**The request**
Write each record again exactly as it stands.

## begin Data entries

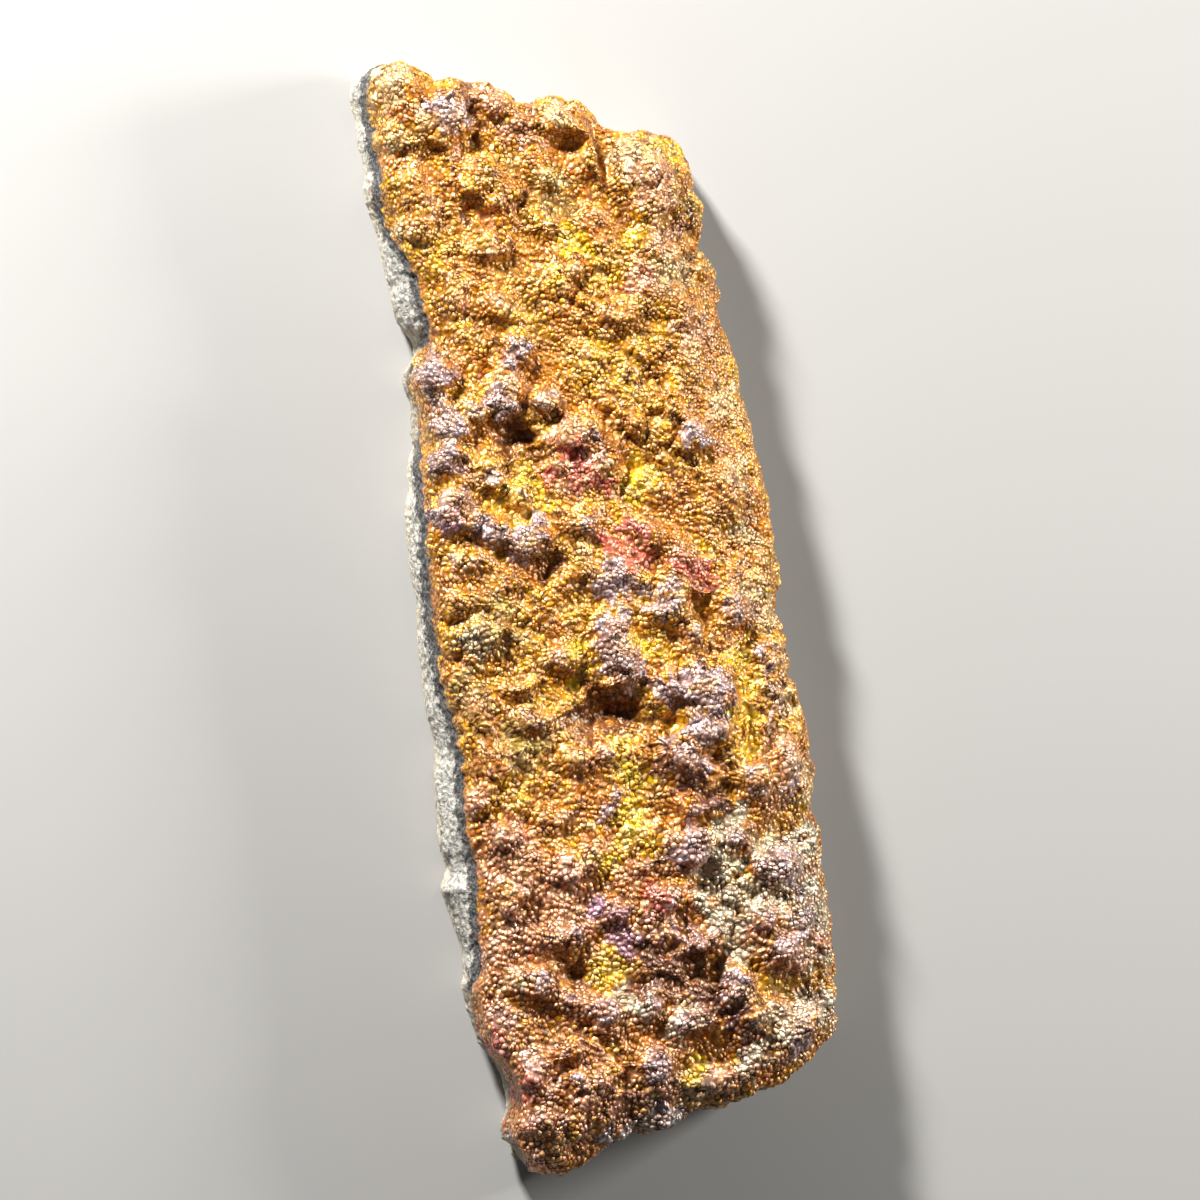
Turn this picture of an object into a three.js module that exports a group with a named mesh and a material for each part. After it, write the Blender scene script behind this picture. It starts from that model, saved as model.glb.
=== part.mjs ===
// Iridescent goethite: one slab broken out of a botryoidal crust, lying on its broken back.
//
// Millimetres. +X runs across the slab, +Y along it towards its slanting upper end, and +Z up out of the
// iridescent crust. The origin is on the surface that the slab lies on, under the middle of its box.
//
// The slab is one natural piece, so it is one closed solid in three zones that share their edges: the lumpy
// crust on top, the broken wall round it, and the rough back, which touches the bench on a few worn flats.
import * as THREE from "three";

// Driving dimensions
const CROWN_HEIGHT = 15.0; // the crust's general level above the bench, without its knobs
const MOST_DROP = 9.5; // the most that the crust's rim lies below that level
const SHOULDERS = {
  // How the crust rolls down to its rim: over this width, by this much
  left: { width: 2.5, drop: 1.2 },
  right: { width: 12.0, drop: 8.5 },
  lower: { width: 7.0, drop: 4.5 },
  upper: { width: 3.5, drop: 3.0 },
};
const CELLS_ACROSS = 34; // the crust's grid of facets
const CELLS_ALONG = 90;
const BACK_HOLLOW_DEPTH = 1.3; // the back's deepest hollows
const LUMP_SPACING = 4.4; // the small unnamed lumps between the knobs
const LUMP_HEIGHT = 0.8;
const SWELL_HEIGHT = 0.7; // the slow rise and fall of the whole crust
const WALL_ROUGHNESS = 0.45;

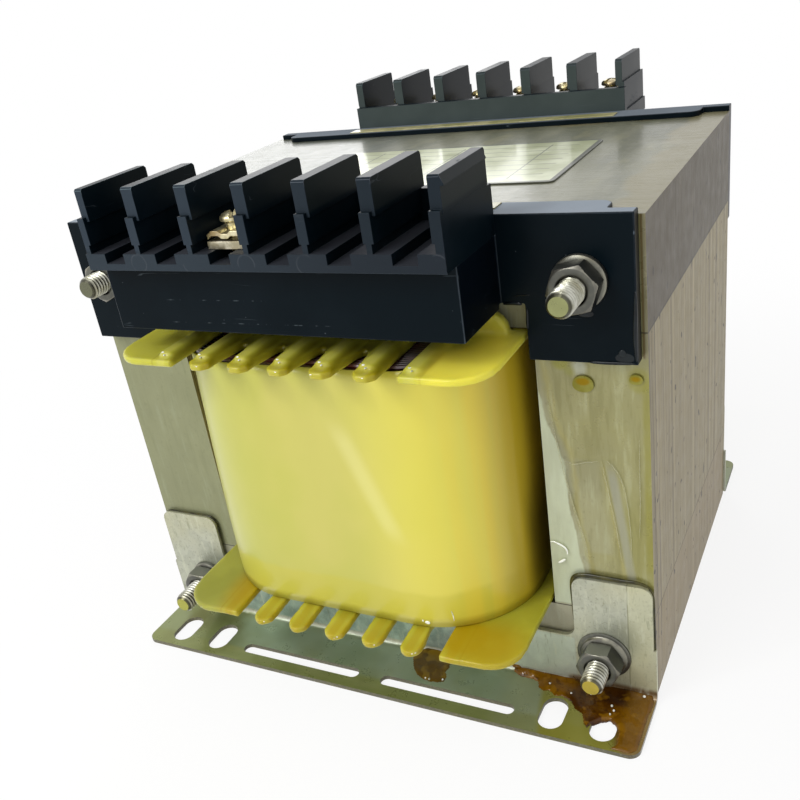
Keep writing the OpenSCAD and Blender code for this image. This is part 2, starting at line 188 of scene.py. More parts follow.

## end Data entries

**Final answer**
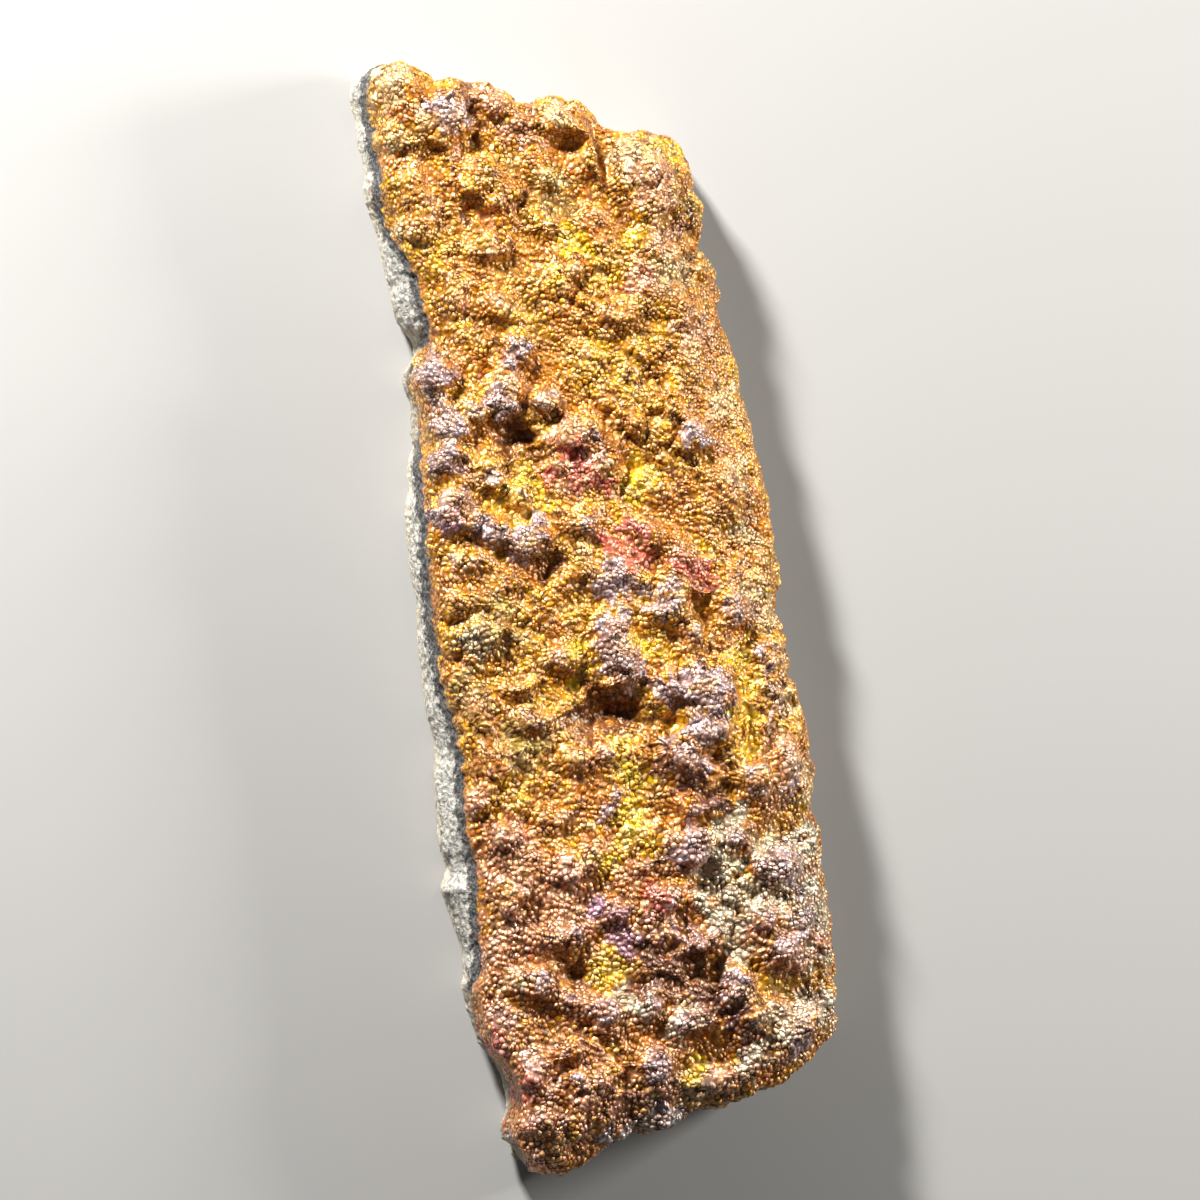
Turn this picture of an object into a three.js module that exports a group with a named mesh and a material for each part. After it, write the Blender scene script behind this picture. It starts from that model, saved as model.glb.
=== part.mjs ===
// Iridescent goethite: one slab broken out of a botryoidal crust, lying on its broken back.
//
// Millimetres. +X runs across the slab, +Y along it towards its slanting upper end, and +Z up out of the
// iridescent crust. The origin is on the surface that the slab lies on, under the middle of its box.
//
// The slab is one natural piece, so it is one closed solid in three zones that share their edges: the lumpy
// crust on top, the broken wall round it, and the rough back, which touches the bench on a few worn flats.
import * as THREE from "three";

// Driving dimensions
const CROWN_HEIGHT = 15.0; // the crust's general level above the bench, without its knobs
const MOST_DROP = 9.5; // the most that the crust's rim lies below that level
const SHOULDERS = {
  // How the crust rolls down to its rim: over this width, by this much
  left: { width: 2.5, drop: 1.2 },
  right: { width: 12.0, drop: 8.5 },
  lower: { width: 7.0, drop: 4.5 },
  upper: { width: 3.5, drop: 3.0 },
};
const CELLS_ACROSS = 34; // the crust's grid of facets
const CELLS_ALONG = 90;
const BACK_HOLLOW_DEPTH = 1.3; // the back's deepest hollows
const LUMP_SPACING = 4.4; // the small unnamed lumps between the knobs
const LUMP_HEIGHT = 0.8;
const SWELL_HEIGHT = 0.7; // the slow rise and fall of the whole crust
const WALL_ROUGHNESS = 0.45;

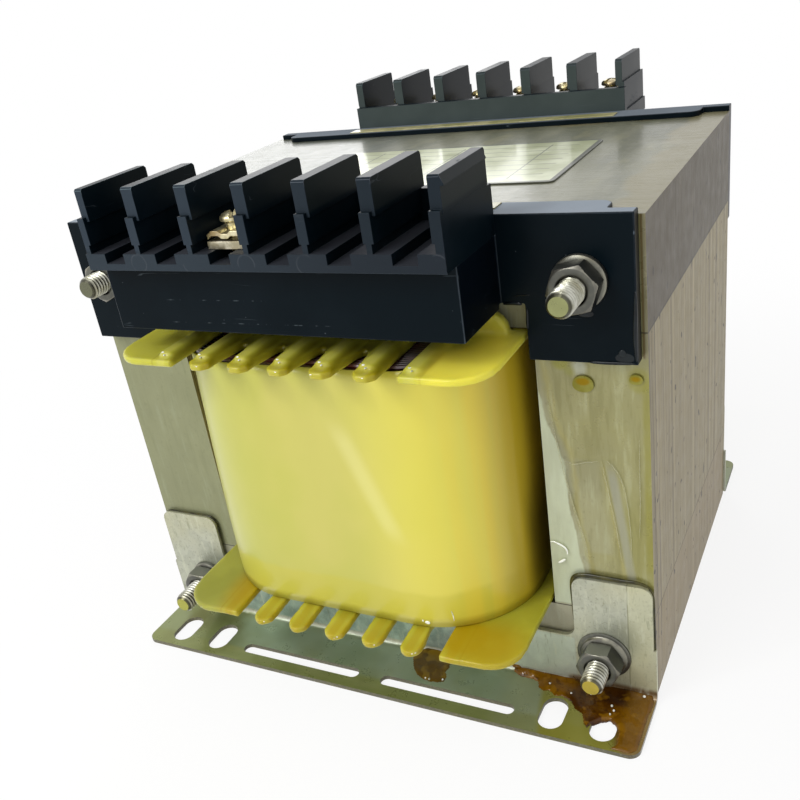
Keep writing the OpenSCAD and Blender code for this image. This is part 2, starting at line 188 of scene.py. More parts follow.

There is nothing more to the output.